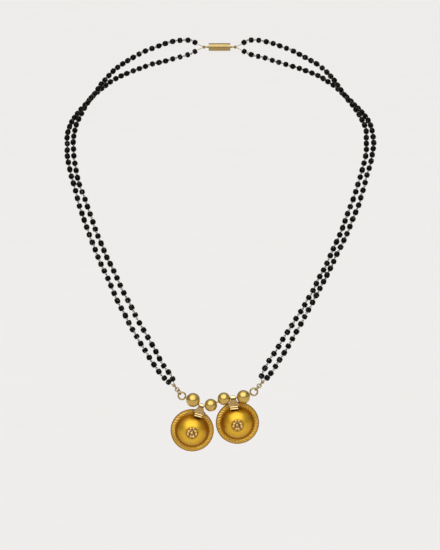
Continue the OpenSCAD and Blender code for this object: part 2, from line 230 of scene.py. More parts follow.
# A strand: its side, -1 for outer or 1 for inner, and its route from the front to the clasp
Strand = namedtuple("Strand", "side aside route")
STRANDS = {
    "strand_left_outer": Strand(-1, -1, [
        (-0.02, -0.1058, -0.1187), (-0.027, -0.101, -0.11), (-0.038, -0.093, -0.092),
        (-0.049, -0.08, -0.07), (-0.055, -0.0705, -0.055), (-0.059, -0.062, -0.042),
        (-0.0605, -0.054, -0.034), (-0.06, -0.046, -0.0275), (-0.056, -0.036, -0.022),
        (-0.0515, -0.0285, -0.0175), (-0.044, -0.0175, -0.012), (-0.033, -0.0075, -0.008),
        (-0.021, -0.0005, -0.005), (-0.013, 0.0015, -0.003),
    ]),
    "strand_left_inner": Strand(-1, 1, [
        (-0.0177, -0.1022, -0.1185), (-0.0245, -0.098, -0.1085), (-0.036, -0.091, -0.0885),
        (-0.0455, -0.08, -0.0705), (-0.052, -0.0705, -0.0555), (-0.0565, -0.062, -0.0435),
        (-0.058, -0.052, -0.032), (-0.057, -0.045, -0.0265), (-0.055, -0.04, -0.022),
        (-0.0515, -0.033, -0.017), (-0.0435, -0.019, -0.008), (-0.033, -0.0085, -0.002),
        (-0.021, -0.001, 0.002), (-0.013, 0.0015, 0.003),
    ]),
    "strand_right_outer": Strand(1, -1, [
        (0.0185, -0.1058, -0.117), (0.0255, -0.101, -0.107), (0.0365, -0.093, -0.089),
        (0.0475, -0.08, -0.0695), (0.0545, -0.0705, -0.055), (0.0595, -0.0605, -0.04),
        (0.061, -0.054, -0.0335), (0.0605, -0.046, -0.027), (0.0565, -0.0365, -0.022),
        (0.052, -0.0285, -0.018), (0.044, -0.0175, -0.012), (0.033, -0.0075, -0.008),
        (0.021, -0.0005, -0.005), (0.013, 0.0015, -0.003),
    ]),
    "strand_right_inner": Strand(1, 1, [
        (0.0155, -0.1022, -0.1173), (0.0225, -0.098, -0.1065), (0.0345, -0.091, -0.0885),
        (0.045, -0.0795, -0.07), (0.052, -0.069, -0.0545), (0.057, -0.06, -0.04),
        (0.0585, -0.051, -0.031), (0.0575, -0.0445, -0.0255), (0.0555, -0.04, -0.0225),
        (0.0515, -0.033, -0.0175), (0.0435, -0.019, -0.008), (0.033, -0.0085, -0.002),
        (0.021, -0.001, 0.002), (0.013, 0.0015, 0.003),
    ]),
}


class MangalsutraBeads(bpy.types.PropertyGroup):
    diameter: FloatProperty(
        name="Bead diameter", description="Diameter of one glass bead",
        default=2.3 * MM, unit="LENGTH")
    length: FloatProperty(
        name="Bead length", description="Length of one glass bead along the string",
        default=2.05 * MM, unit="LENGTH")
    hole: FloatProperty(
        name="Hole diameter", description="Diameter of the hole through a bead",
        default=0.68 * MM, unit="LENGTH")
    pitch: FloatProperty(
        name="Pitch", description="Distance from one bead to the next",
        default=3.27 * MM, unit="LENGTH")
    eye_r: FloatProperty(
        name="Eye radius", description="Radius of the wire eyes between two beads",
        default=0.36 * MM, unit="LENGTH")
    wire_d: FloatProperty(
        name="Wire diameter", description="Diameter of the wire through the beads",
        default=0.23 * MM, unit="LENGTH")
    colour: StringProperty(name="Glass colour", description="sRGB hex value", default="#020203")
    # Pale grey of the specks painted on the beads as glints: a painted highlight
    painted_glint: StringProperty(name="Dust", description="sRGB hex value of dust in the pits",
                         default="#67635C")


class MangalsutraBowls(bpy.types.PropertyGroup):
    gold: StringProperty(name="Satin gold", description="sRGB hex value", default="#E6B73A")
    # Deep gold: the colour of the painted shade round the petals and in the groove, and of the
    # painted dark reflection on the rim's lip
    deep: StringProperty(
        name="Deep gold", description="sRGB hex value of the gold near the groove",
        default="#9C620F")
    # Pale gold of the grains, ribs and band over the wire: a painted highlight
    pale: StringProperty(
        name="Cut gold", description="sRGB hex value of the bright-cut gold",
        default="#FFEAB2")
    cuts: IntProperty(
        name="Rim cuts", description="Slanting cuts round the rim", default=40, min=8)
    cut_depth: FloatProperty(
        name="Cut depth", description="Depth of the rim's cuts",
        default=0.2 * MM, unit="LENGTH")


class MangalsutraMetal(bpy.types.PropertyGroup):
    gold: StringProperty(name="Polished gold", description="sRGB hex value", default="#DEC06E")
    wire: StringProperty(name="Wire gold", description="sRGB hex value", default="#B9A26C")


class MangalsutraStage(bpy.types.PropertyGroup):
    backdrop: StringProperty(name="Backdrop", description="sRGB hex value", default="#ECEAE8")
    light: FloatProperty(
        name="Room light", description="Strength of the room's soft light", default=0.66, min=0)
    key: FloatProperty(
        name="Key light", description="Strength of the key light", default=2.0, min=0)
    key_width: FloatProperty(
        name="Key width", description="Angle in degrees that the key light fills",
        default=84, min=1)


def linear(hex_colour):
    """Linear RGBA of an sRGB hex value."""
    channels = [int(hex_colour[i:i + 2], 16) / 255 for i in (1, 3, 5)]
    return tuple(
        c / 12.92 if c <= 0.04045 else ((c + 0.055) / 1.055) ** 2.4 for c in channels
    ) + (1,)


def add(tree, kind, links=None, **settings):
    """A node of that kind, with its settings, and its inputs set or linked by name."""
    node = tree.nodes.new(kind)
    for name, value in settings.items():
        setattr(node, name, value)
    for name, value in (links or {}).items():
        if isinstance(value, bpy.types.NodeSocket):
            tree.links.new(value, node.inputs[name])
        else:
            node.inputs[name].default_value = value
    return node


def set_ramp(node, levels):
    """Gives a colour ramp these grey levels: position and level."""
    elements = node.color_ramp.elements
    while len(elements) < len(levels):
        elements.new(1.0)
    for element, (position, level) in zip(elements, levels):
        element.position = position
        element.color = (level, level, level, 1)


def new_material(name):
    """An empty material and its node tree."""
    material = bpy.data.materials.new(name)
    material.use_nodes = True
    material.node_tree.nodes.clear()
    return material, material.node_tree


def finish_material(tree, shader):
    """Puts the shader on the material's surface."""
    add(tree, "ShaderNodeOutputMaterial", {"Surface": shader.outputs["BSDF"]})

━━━

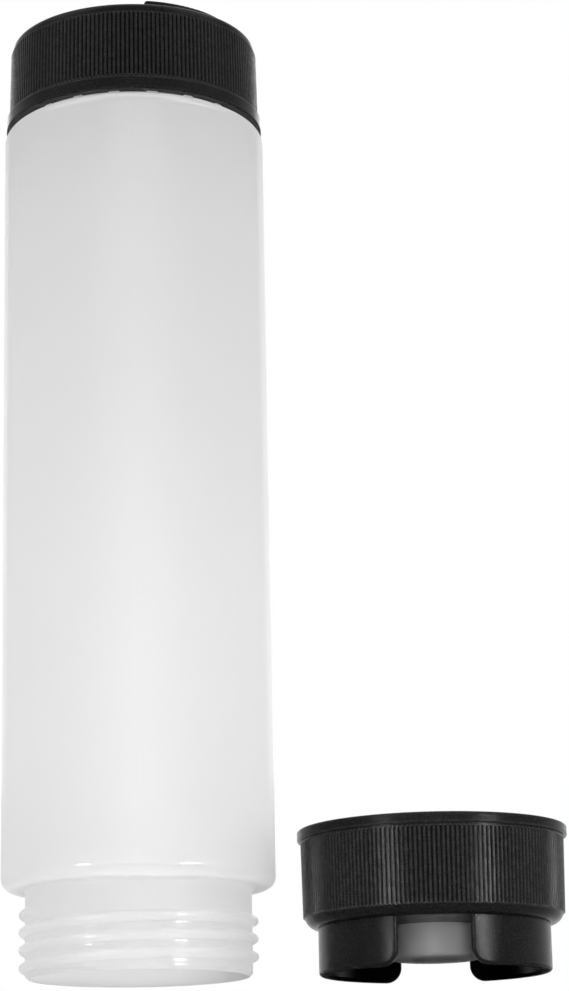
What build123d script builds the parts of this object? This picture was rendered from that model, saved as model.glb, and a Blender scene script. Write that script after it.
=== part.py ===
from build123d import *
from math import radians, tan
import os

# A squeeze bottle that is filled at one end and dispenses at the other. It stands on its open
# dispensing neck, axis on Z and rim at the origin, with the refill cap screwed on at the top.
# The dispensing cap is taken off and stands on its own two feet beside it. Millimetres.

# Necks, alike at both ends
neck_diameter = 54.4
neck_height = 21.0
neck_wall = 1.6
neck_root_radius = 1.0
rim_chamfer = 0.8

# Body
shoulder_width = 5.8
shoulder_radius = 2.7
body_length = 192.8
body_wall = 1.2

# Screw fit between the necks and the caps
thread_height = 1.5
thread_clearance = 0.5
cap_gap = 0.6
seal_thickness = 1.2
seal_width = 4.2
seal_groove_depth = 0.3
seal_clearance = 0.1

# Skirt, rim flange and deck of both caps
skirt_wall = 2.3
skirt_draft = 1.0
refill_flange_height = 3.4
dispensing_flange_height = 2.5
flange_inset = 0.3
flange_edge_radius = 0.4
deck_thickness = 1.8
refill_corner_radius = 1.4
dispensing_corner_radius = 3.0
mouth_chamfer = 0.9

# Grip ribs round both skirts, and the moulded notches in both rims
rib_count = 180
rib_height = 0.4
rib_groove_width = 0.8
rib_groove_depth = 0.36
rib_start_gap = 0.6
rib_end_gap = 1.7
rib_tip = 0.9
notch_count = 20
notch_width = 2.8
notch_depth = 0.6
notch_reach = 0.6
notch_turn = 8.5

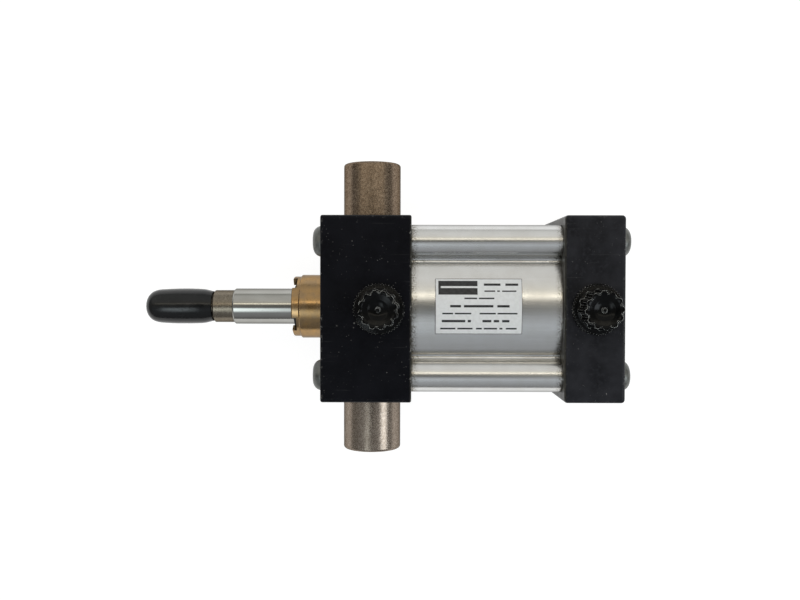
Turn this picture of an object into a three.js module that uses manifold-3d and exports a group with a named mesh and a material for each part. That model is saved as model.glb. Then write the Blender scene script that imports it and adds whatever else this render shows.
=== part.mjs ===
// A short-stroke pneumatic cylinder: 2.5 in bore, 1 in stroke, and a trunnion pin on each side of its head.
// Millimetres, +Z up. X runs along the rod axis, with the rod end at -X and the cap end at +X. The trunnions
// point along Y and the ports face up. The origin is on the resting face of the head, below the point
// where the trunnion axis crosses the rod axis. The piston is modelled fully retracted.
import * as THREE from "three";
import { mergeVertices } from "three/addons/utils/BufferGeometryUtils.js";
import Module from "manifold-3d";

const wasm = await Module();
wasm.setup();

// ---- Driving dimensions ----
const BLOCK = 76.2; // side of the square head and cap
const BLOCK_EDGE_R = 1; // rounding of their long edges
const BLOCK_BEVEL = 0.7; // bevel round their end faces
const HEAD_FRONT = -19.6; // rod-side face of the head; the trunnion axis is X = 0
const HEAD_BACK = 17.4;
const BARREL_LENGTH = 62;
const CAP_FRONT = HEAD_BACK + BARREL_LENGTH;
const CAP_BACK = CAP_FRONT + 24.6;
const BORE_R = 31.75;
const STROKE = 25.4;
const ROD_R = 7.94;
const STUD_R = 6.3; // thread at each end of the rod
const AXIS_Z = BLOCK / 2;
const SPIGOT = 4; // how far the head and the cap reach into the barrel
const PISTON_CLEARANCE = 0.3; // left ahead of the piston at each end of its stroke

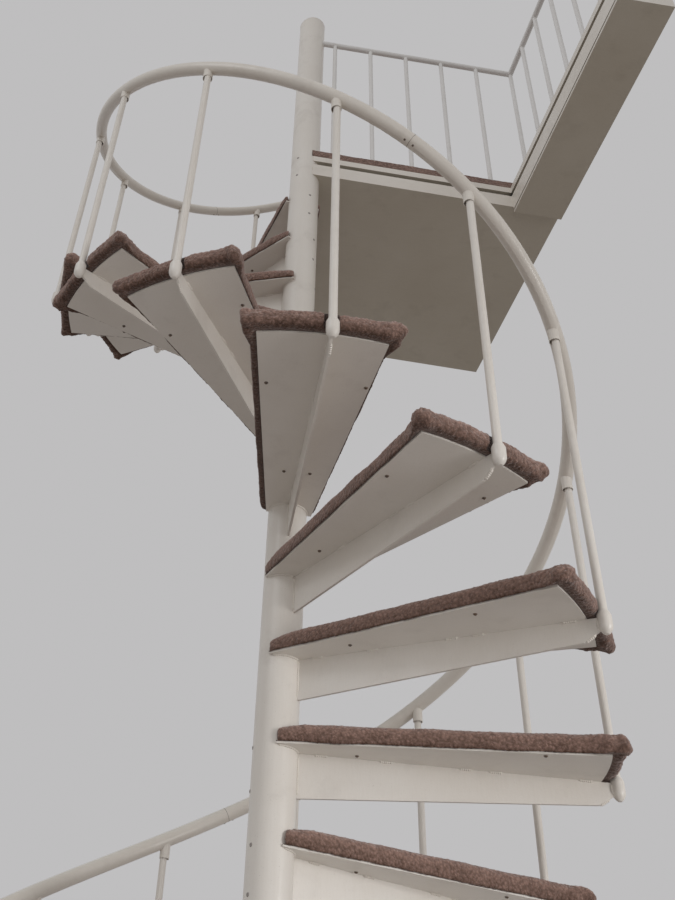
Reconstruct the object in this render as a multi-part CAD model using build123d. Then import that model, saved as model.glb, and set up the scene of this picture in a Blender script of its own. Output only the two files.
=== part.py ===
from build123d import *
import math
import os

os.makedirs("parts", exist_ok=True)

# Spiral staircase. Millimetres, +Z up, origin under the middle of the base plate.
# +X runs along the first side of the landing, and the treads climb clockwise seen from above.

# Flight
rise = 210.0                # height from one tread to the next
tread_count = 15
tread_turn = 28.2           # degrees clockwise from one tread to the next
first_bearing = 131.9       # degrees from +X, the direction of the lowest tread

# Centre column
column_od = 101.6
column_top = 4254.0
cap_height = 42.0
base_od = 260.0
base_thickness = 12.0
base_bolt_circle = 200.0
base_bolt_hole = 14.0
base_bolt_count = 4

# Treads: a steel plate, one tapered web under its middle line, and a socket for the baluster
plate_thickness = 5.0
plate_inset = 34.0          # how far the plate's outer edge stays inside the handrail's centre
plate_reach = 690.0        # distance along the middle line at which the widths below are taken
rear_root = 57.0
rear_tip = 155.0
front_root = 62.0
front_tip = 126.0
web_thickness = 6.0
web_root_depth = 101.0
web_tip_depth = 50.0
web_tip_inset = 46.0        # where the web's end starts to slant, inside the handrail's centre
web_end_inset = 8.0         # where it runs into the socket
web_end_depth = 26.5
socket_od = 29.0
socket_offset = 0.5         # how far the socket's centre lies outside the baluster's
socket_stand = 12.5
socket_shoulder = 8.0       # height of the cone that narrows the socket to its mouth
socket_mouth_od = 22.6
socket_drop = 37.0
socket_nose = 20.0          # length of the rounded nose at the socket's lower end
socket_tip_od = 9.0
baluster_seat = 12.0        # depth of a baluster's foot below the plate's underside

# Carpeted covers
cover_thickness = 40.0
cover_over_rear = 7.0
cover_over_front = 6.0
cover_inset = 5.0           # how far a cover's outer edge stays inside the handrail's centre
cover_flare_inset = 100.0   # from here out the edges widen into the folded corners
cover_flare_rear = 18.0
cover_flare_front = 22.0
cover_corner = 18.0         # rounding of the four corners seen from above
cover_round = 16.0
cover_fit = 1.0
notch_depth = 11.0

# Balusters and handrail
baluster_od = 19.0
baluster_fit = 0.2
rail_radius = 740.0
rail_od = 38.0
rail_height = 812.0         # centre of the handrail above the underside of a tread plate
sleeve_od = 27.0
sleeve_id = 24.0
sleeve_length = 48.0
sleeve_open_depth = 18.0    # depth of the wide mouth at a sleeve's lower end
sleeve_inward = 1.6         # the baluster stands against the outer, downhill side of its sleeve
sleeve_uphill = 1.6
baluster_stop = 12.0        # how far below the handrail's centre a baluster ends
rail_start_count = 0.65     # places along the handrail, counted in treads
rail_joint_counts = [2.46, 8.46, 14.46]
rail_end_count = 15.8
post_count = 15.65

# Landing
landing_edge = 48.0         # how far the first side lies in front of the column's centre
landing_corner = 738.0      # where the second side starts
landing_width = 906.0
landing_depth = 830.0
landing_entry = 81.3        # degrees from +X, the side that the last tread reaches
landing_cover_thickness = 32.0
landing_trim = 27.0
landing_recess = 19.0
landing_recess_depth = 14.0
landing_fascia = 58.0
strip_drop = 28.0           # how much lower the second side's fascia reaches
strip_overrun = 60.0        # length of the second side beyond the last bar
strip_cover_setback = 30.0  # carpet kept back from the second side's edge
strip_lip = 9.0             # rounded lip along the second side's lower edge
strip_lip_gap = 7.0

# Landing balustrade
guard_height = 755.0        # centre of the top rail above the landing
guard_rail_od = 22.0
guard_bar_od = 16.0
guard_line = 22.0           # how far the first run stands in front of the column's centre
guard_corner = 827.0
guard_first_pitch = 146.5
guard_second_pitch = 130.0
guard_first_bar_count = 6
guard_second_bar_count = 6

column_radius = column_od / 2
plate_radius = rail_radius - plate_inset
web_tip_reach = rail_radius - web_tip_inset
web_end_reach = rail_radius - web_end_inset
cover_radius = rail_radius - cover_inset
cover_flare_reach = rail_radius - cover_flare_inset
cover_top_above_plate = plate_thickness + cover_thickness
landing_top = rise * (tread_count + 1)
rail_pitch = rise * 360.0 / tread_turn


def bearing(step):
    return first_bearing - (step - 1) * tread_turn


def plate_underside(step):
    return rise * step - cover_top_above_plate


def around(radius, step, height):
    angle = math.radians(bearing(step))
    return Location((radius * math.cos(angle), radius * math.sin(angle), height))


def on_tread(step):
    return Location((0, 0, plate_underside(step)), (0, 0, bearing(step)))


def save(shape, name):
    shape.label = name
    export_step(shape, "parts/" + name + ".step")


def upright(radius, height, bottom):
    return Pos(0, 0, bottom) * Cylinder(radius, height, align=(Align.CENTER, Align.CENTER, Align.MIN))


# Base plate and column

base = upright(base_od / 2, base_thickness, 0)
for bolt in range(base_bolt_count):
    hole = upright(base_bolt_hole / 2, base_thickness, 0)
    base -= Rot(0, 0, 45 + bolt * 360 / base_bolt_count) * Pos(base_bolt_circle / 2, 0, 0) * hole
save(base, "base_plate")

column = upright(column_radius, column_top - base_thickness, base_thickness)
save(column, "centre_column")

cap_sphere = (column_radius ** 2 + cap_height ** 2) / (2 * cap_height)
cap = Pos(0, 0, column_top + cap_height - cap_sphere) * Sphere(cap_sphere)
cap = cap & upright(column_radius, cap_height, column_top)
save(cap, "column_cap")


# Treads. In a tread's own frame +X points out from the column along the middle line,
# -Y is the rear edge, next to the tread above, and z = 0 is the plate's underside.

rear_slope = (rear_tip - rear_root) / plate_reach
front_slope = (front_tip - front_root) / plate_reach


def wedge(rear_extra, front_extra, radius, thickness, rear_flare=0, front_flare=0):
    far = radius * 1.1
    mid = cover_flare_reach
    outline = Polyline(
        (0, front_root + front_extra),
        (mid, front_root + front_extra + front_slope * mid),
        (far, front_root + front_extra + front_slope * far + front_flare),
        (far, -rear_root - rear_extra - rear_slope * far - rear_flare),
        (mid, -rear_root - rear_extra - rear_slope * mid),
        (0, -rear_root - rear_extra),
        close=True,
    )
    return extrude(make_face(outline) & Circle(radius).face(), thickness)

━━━

Transcribe the records above exactly, beginning at the line that contains "Turn this picture" and ending with the line that contains "wasm.setup();", both included, and nothing else.

Turn this picture of an object into a three.js module that uses manifold-3d and exports a group with a named mesh and a material for each part. That model is saved as model.glb. Then write the Blender scene script that imports it and adds whatever else this render shows.
=== part.mjs ===
// A short-stroke pneumatic cylinder: 2.5 in bore, 1 in stroke, and a trunnion pin on each side of its head.
// Millimetres, +Z up. X runs along the rod axis, with the rod end at -X and the cap end at +X. The trunnions
// point along Y and the ports face up. The origin is on the resting face of the head, below the point
// where the trunnion axis crosses the rod axis. The piston is modelled fully retracted.
import * as THREE from "three";
import { mergeVertices } from "three/addons/utils/BufferGeometryUtils.js";
import Module from "manifold-3d";

const wasm = await Module();
wasm.setup();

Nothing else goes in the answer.